Tatsächlich hat das Manöver des Springer-Konzerns wenig mit ökonomischer Vernunft, aber viel mit politischer Frontbegradigung zu tun. Eine CDU-geführte Bundesregierung wird etliche unsoziale Grausamkeiten auf die Agenda setzen, die anspruchsvolle Umerziehungsaufgaben für die Medien nach sich ziehen werden. Springer signalisiert an Merkel: Wir sind dafür gerüstet! Im Gefolge dieses Signals - und das ist womöglich relevanter - werden Kräfteverhältnisse und publizistische Orientierung der öffentlich-rechtlichen Sender weiter nach rechts verschoben.

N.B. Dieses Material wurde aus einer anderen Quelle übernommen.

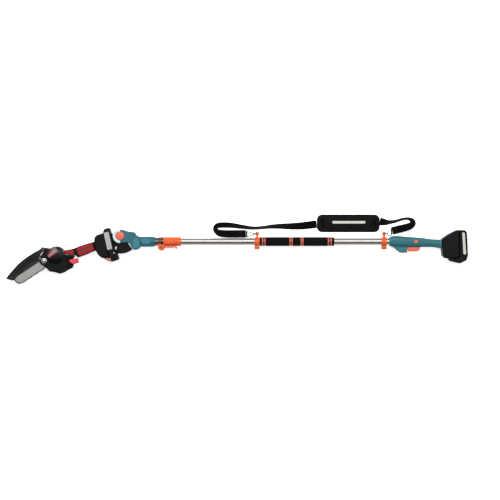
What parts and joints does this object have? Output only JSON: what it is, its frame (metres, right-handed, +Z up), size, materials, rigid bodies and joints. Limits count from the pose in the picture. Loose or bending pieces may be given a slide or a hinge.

Sicher, das wird ein ernstes Demokratieproblem. Aber diese Medien unterminieren sich damit genau so selbst, wie es die Politik schon getan hat. Medienproduktion ist in den vergangenen Jahren viel billiger geworden. Man braucht keine teuren Druckereien mehr, auch Film- und Fernsehtechnik kann sich bereits jeder Normalverdiener leisten. Es gibt nicht nur neue Parteien, es werden auch neue Medien entstehen. Auch sie werden Gegenstand von Machtkämpfen sein, aber die Souveränität der Konsumenten wird wachsen.